Manchmal sind es einfache Dinge, die wirken. Ein OB-Kandidat in Mainz hat einen Nachtmarkt angeregt und mal probehalber veranstaltet, der dann auch zum Erfolg wurde. In den Tropen sind die Nachtmärkte der Hit. Bei uns sind die Marktzeiten so gelegt, dass Berufstätige nicht daran teilnehmen können – außer samstags. Das sind kleine Überlegungen, die aber wichtig sind.

Was braucht man?
Man darf keine Angst haben, auch mal im Eifer des Gefechts zu viel zu versprechen und den Mut besitzen, mal eine Straße für den Verkehr zu sperren wie in Frankfurt. Wir müssen mehr ausprobieren und danach entscheiden, wie wir weitermachen. Es gibt nämlich so ein Wohlgefühl, das keine Risiken mehr eingeht. Fastnachtsstädte sind davon nicht unbetroffen.

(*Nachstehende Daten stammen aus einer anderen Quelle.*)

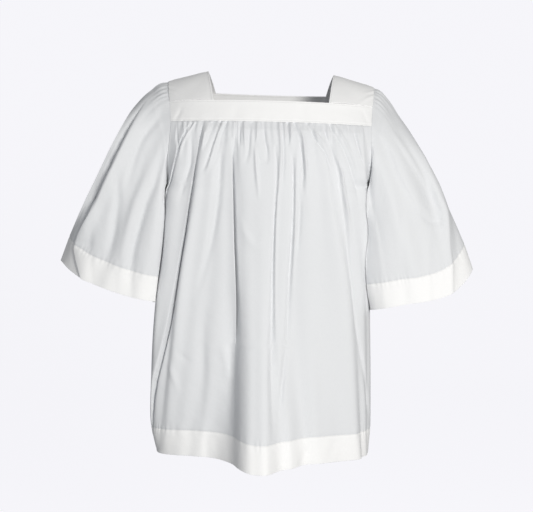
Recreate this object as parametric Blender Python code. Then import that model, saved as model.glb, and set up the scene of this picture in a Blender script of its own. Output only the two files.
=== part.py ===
"""A surplice: a white over-vestment with a square neck, a banded yoke, a gathered body and wide open sleeves.

It keeps the hollow form it has on a wearer, with no wearer inside. Right and left are the wearer's. The wearer faces
-Y, so their right hand is at -X. The origin is midway between the two neck points of the shoulders, where the garment
hangs. All sizes below are millimetres, and the meshes are written in metres.
"""

import math
from collections import namedtuple

import bmesh
import bpy
import numpy as np

MM = 0.001

# ---- Driving dimensions -------------------------------------------------------------------------------------------

LENGTH = 750.0  # neck point of the shoulder down to the hem
HEM = 51.0  # turned-up hem of the body and the sleeves
SINGLE = 1.3  # wall where the cloth is one layer
DOUBLE = 2.1  # wall where it is doubled: yoke, straps and hems
SEAM_GAP = 0.3  # between two pieces at a seam

NECK_HALF_FRONT, NECK_HALF_RIDGE, NECK_HALF_BACK = 110.0, 125.0, 114.0
NECK_POINT = -4.0  # height of the shoulder ridge at the neck
SHOULDER_HALF, SHOULDER_DROP = 205.0, 22.0  # the shoulder tip, out from the centre and down from the neck point
RIDGE_Y = 3.0  # the shoulder ridge lies this far behind the origin
LEAN = 0.03  # the shoulders slope down to the wearer's left by this much, and the hem doesn't

YOKE_FRONT_TOP, YOKE_FRONT_SEAM = -73.0, -115.0  # heights of the front band's two edges
YOKE_BACK_TOP, YOKE_BACK_SEAM = -34.0, -90.0
YOKE_BACK_SLOPE = 16.0  # the back band's top edge falls this much from the neck corner to the armhole
UNDERARM = -245.0  # height of the lowest point of the armhole
HEM_DIP, HEM_DIP_X, HEM_DIP_SPREAD = 13.0, -12.0, 46.0  # the hem hangs lower under the front's big fold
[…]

Das Gespräch führte Stefan Schröder.


Zur Person
Dr. Henning von Vieregge (Jahrgang 1946) ist promovierter Politik- und Sozialwissenschaftler. Nach seiner Karriere als Verbandsmanager, unter anderem als Hauptgeschäftsführer des Gesamtverbandes Kommunikationsagenturen GWA in Frankfurt, arbeitet von Vieregge freiberuflich als Autor und Schriftsteller sowie als Lehrbeauftragter in Mainz und Berlin. Er ist Botschafter der Nachbarschaftsplattform www.nebenan.de. Zu seinen veröffentlichten Büchern zählen „Wo Vertrauen ist, ist Heimat,.Auf dem Weg in eine engagierte Bürgergesellschaft“ (München 2018); „Der Ruhestand kommt später“ (Frankfurt 2012); „Neustart mit 60. Anstiftung zum dynamischen Ruhestand“ (2. Auflage 2018). Von Vieregge ist verheiratet, hat vier Kinder und lebt in Mainz.